» **STATED TASK**
The records below should be written out again, exactly.

» **TASK MATERIAL**
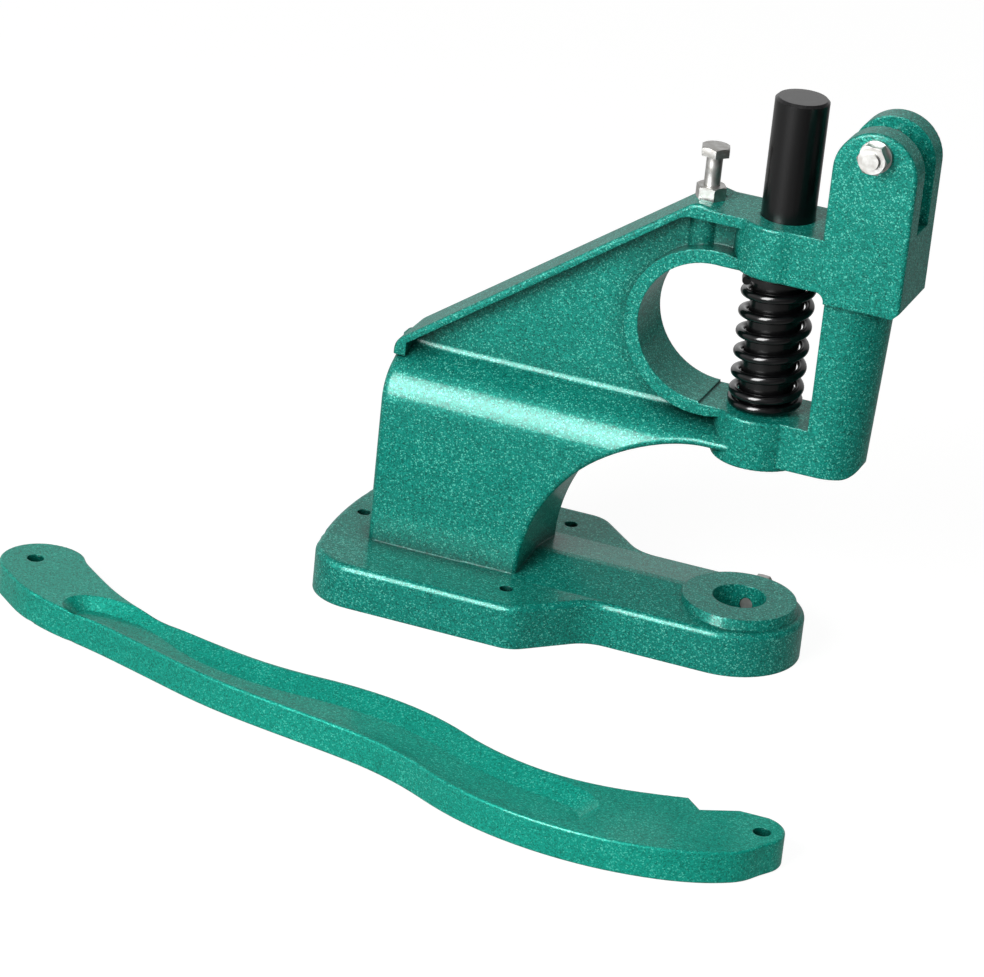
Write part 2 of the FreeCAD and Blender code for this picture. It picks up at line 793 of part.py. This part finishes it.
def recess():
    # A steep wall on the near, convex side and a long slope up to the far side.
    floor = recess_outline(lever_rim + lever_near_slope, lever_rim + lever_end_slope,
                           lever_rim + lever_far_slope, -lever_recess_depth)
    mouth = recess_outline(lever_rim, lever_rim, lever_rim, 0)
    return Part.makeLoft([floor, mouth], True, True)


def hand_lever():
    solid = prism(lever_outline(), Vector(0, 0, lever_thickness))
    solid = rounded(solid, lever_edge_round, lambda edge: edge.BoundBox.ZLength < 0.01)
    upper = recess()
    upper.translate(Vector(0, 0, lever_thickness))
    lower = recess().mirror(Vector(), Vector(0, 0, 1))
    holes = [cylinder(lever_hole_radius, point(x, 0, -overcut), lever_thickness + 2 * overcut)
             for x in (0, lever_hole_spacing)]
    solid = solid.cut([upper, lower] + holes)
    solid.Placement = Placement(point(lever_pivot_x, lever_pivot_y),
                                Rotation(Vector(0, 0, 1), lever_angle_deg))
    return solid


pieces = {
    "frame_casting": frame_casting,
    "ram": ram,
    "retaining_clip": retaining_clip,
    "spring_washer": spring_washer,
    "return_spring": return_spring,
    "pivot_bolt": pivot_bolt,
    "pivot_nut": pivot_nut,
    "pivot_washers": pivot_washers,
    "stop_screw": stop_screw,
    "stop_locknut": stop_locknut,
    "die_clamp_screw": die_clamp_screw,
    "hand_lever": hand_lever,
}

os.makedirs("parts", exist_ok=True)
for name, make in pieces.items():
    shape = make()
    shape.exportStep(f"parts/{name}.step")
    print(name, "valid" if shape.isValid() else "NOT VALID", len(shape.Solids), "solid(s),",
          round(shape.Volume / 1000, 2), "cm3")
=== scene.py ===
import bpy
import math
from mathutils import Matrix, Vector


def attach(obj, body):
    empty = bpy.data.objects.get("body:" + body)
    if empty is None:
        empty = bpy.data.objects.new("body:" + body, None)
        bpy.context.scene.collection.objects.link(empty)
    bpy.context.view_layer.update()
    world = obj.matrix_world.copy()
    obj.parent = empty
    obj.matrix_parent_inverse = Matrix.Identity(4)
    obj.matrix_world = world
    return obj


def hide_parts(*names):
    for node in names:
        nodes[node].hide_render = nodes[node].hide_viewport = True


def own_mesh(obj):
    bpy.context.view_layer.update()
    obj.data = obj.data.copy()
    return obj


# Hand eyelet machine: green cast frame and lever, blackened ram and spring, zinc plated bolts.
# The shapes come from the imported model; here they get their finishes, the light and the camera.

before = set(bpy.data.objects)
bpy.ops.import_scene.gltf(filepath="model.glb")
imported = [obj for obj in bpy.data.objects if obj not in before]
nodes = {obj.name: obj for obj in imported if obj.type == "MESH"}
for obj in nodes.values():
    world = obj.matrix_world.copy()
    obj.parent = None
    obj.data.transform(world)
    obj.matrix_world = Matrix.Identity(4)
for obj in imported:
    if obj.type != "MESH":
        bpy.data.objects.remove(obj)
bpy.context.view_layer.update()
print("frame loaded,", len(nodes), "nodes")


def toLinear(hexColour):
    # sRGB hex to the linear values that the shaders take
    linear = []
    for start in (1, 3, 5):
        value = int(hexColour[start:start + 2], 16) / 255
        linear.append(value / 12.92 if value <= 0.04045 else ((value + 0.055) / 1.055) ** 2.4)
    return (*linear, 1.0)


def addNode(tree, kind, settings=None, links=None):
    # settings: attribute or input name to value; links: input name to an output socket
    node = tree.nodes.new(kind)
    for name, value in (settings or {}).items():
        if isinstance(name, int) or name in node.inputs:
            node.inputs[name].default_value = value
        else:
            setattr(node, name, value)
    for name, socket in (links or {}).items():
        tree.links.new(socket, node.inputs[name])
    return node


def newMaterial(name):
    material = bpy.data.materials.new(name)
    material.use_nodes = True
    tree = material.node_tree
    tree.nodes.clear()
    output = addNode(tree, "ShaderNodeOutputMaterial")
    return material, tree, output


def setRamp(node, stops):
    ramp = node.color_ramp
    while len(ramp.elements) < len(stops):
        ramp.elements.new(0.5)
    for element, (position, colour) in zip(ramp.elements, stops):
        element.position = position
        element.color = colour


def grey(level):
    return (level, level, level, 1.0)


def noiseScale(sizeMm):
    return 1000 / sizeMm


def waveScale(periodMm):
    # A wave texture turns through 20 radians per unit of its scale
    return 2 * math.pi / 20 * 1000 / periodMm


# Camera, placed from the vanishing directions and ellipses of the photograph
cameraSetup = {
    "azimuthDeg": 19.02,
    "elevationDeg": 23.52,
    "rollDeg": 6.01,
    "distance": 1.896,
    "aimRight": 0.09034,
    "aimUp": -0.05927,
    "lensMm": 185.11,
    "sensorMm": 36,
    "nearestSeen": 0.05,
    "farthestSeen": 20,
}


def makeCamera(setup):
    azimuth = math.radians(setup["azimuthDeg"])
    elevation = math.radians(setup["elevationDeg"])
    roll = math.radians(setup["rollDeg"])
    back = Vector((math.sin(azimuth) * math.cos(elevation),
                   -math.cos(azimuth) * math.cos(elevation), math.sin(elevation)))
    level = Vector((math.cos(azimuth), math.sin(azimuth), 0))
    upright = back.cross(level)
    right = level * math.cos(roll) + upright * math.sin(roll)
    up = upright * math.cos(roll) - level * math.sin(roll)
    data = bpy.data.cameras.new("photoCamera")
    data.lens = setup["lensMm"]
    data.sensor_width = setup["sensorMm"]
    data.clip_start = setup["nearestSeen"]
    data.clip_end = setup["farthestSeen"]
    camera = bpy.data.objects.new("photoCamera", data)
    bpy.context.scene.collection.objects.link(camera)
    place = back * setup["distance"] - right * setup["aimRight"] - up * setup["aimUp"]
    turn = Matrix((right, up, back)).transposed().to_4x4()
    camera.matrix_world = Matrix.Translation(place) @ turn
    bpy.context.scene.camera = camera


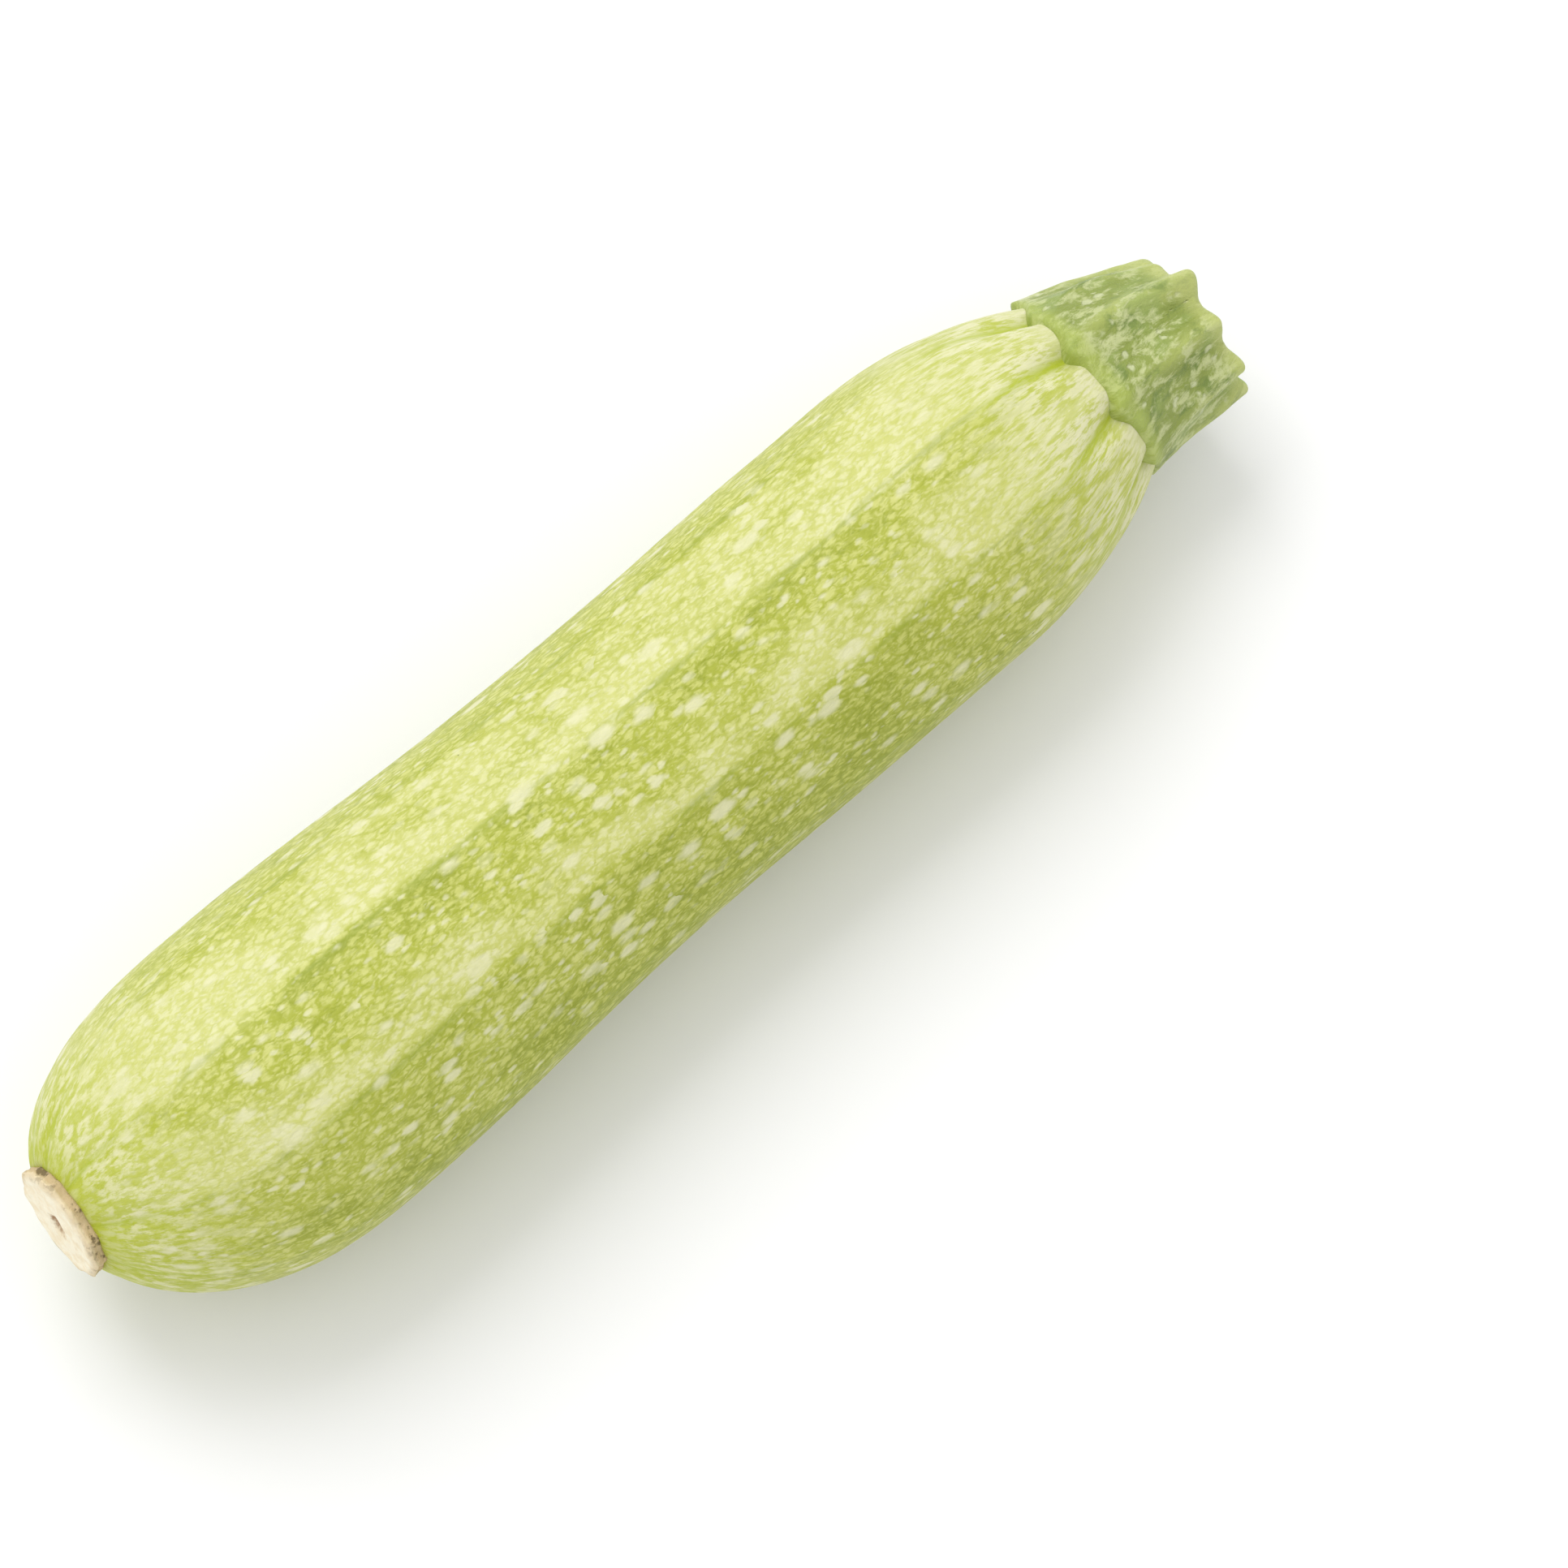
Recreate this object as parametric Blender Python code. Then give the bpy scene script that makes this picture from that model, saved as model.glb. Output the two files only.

» **TASK RESULT**
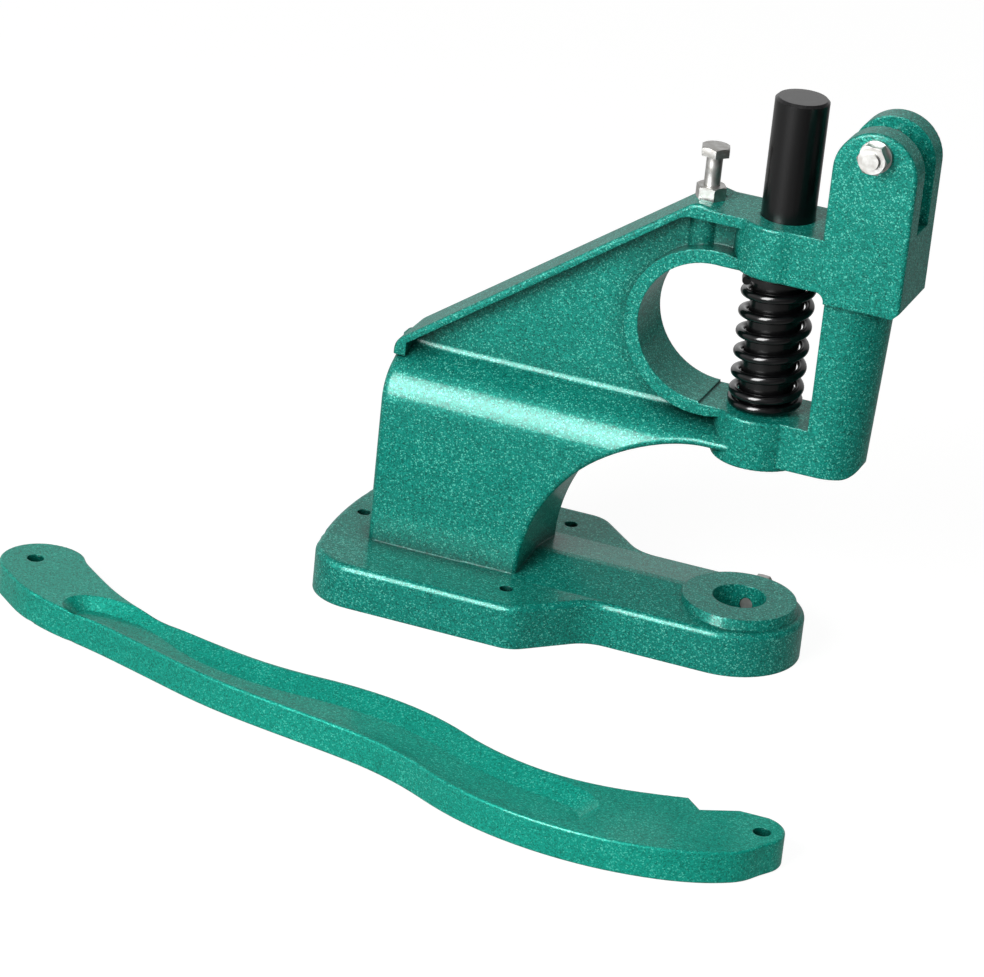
Write part 2 of the FreeCAD and Blender code for this picture. It picks up at line 793 of part.py. This part finishes it.
def recess():
    # A steep wall on the near, convex side and a long slope up to the far side.
    floor = recess_outline(lever_rim + lever_near_slope, lever_rim + lever_end_slope,
                           lever_rim + lever_far_slope, -lever_recess_depth)
    mouth = recess_outline(lever_rim, lever_rim, lever_rim, 0)
    return Part.makeLoft([floor, mouth], True, True)


def hand_lever():
    solid = prism(lever_outline(), Vector(0, 0, lever_thickness))
    solid = rounded(solid, lever_edge_round, lambda edge: edge.BoundBox.ZLength < 0.01)
    upper = recess()
    upper.translate(Vector(0, 0, lever_thickness))
    lower = recess().mirror(Vector(), Vector(0, 0, 1))
    holes = [cylinder(lever_hole_radius, point(x, 0, -overcut), lever_thickness + 2 * overcut)
             for x in (0, lever_hole_spacing)]
    solid = solid.cut([upper, lower] + holes)
    solid.Placement = Placement(point(lever_pivot_x, lever_pivot_y),
                                Rotation(Vector(0, 0, 1), lever_angle_deg))
    return solid


pieces = {
    "frame_casting": frame_casting,
    "ram": ram,
    "retaining_clip": retaining_clip,
    "spring_washer": spring_washer,
    "return_spring": return_spring,
    "pivot_bolt": pivot_bolt,
    "pivot_nut": pivot_nut,
    "pivot_washers": pivot_washers,
    "stop_screw": stop_screw,
    "stop_locknut": stop_locknut,
    "die_clamp_screw": die_clamp_screw,
    "hand_lever": hand_lever,
}

os.makedirs("parts", exist_ok=True)
for name, make in pieces.items():
    shape = make()
    shape.exportStep(f"parts/{name}.step")
    print(name, "valid" if shape.isValid() else "NOT VALID", len(shape.Solids), "solid(s),",
          round(shape.Volume / 1000, 2), "cm3")
=== scene.py ===
import bpy
import math
from mathutils import Matrix, Vector


def attach(obj, body):
    empty = bpy.data.objects.get("body:" + body)
    if empty is None:
        empty = bpy.data.objects.new("body:" + body, None)
        bpy.context.scene.collection.objects.link(empty)
    bpy.context.view_layer.update()
    world = obj.matrix_world.copy()
    obj.parent = empty
    obj.matrix_parent_inverse = Matrix.Identity(4)
    obj.matrix_world = world
    return obj


def hide_parts(*names):
    for node in names:
        nodes[node].hide_render = nodes[node].hide_viewport = True


def own_mesh(obj):
    bpy.context.view_layer.update()
    obj.data = obj.data.copy()
    return obj


# Hand eyelet machine: green cast frame and lever, blackened ram and spring, zinc plated bolts.
# The shapes come from the imported model; here they get their finishes, the light and the camera.

before = set(bpy.data.objects)
bpy.ops.import_scene.gltf(filepath="model.glb")
imported = [obj for obj in bpy.data.objects if obj not in before]
nodes = {obj.name: obj for obj in imported if obj.type == "MESH"}
for obj in nodes.values():
    world = obj.matrix_world.copy()
    obj.parent = None
    obj.data.transform(world)
    obj.matrix_world = Matrix.Identity(4)
for obj in imported:
    if obj.type != "MESH":
        bpy.data.objects.remove(obj)
bpy.context.view_layer.update()
print("frame loaded,", len(nodes), "nodes")


def toLinear(hexColour):
    # sRGB hex to the linear values that the shaders take
    linear = []
    for start in (1, 3, 5):
        value = int(hexColour[start:start + 2], 16) / 255
        linear.append(value / 12.92 if value <= 0.04045 else ((value + 0.055) / 1.055) ** 2.4)
    return (*linear, 1.0)


def addNode(tree, kind, settings=None, links=None):
    # settings: attribute or input name to value; links: input name to an output socket
    node = tree.nodes.new(kind)
    for name, value in (settings or {}).items():
        if isinstance(name, int) or name in node.inputs:
            node.inputs[name].default_value = value
        else:
            setattr(node, name, value)
    for name, socket in (links or {}).items():
        tree.links.new(socket, node.inputs[name])
    return node


def newMaterial(name):
    material = bpy.data.materials.new(name)
    material.use_nodes = True
    tree = material.node_tree
    tree.nodes.clear()
    output = addNode(tree, "ShaderNodeOutputMaterial")
    return material, tree, output


def setRamp(node, stops):
    ramp = node.color_ramp
    while len(ramp.elements) < len(stops):
        ramp.elements.new(0.5)
    for element, (position, colour) in zip(ramp.elements, stops):
        element.position = position
        element.color = colour


def grey(level):
    return (level, level, level, 1.0)


def noiseScale(sizeMm):
    return 1000 / sizeMm


def waveScale(periodMm):
    # A wave texture turns through 20 radians per unit of its scale
    return 2 * math.pi / 20 * 1000 / periodMm


# Camera, placed from the vanishing directions and ellipses of the photograph
cameraSetup = {
    "azimuthDeg": 19.02,
    "elevationDeg": 23.52,
    "rollDeg": 6.01,
    "distance": 1.896,
    "aimRight": 0.09034,
    "aimUp": -0.05927,
    "lensMm": 185.11,
    "sensorMm": 36,
    "nearestSeen": 0.05,
    "farthestSeen": 20,
}


def makeCamera(setup):
    azimuth = math.radians(setup["azimuthDeg"])
    elevation = math.radians(setup["elevationDeg"])
    roll = math.radians(setup["rollDeg"])
    back = Vector((math.sin(azimuth) * math.cos(elevation),
                   -math.cos(azimuth) * math.cos(elevation), math.sin(elevation)))
    level = Vector((math.cos(azimuth), math.sin(azimuth), 0))
    upright = back.cross(level)
    right = level * math.cos(roll) + upright * math.sin(roll)
    up = upright * math.cos(roll) - level * math.sin(roll)
    data = bpy.data.cameras.new("photoCamera")
    data.lens = setup["lensMm"]
    data.sensor_width = setup["sensorMm"]
    data.clip_start = setup["nearestSeen"]
    data.clip_end = setup["farthestSeen"]
    camera = bpy.data.objects.new("photoCamera", data)
    bpy.context.scene.collection.objects.link(camera)
    place = back * setup["distance"] - right * setup["aimRight"] - up * setup["aimUp"]
    turn = Matrix((right, up, back)).transposed().to_4x4()
    camera.matrix_world = Matrix.Translation(place) @ turn
    bpy.context.scene.camera = camera


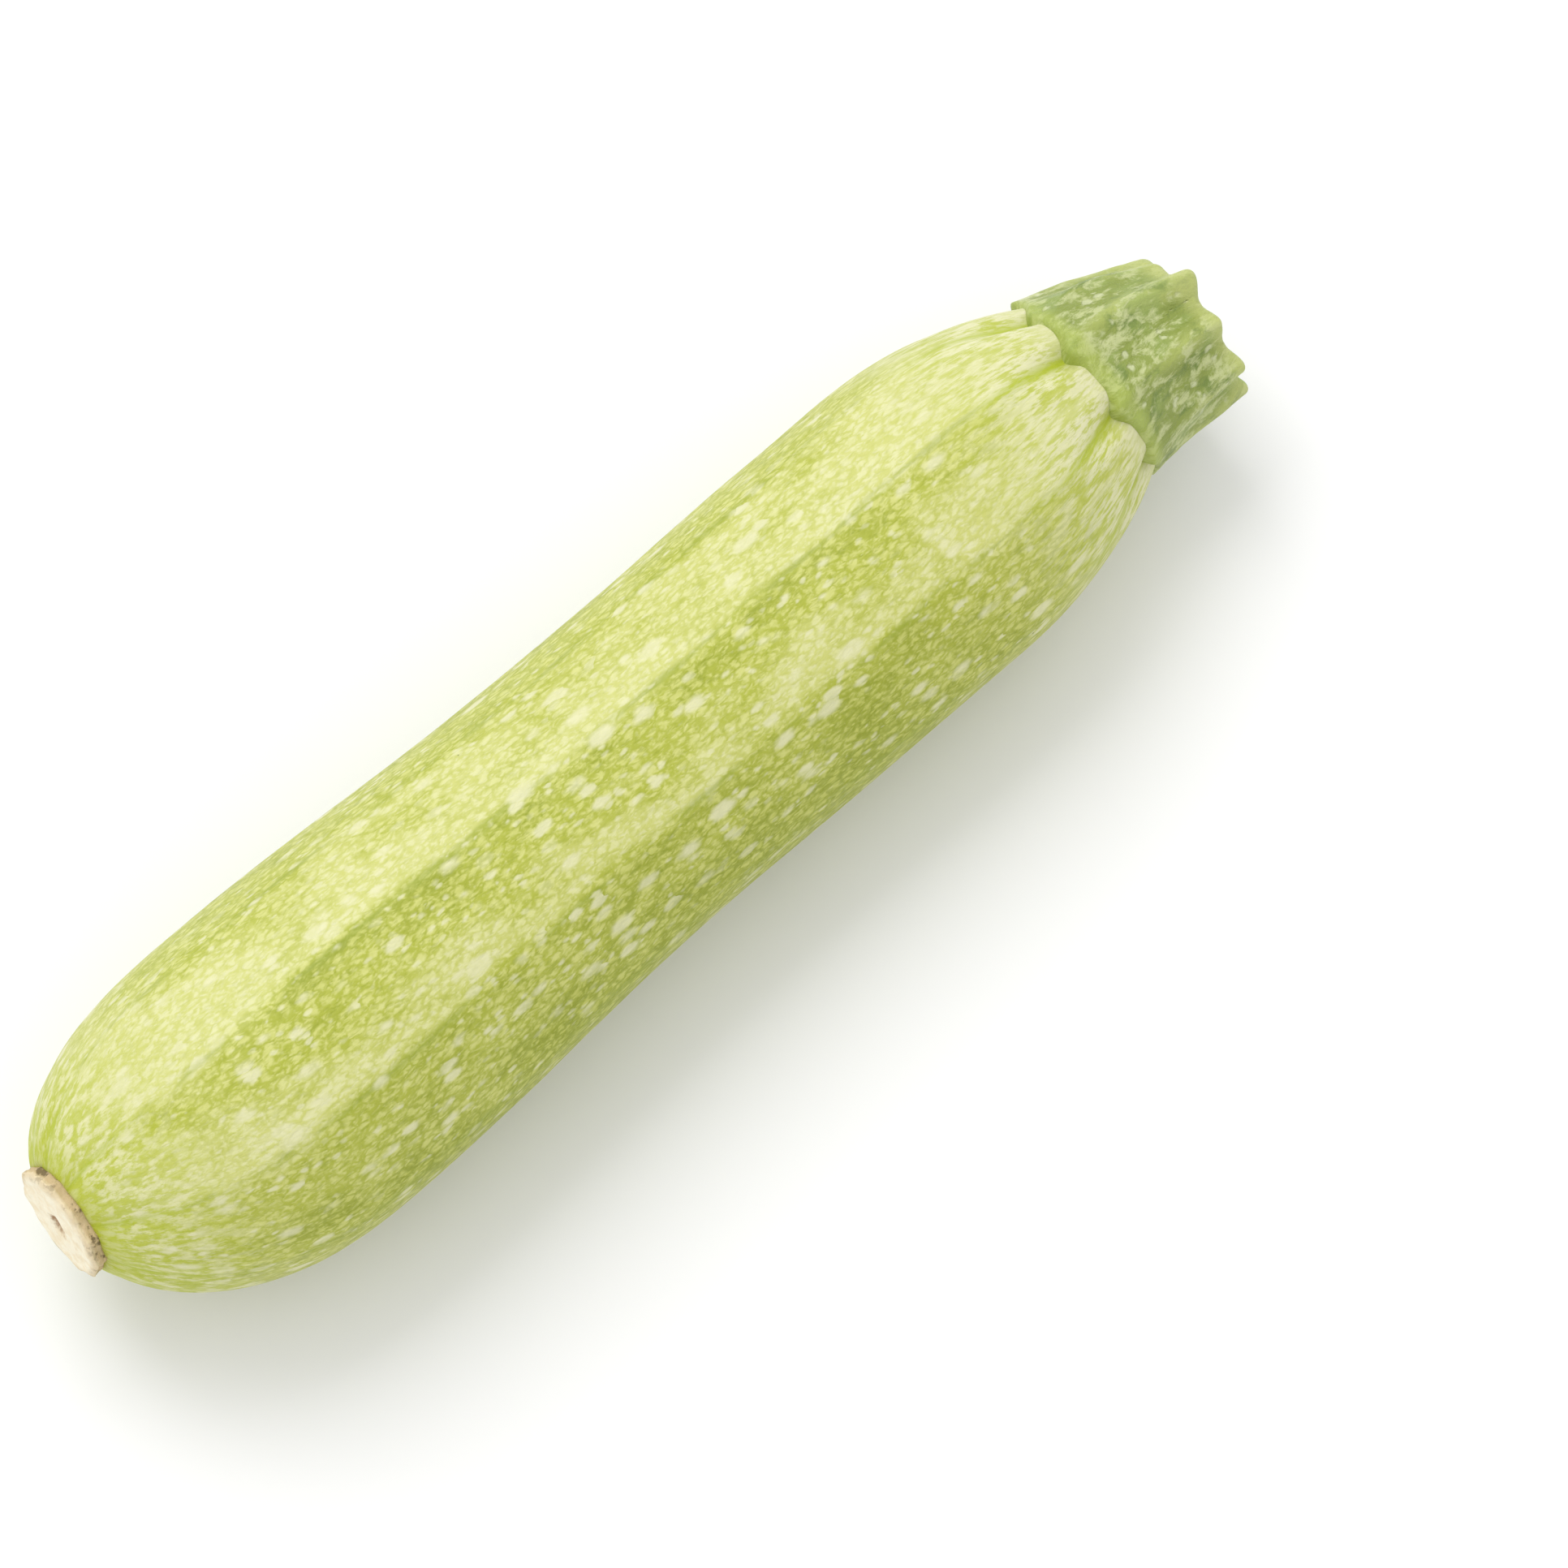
Recreate this object as parametric Blender Python code. Then give the bpy scene script that makes this picture from that model, saved as model.glb. Output the two files only.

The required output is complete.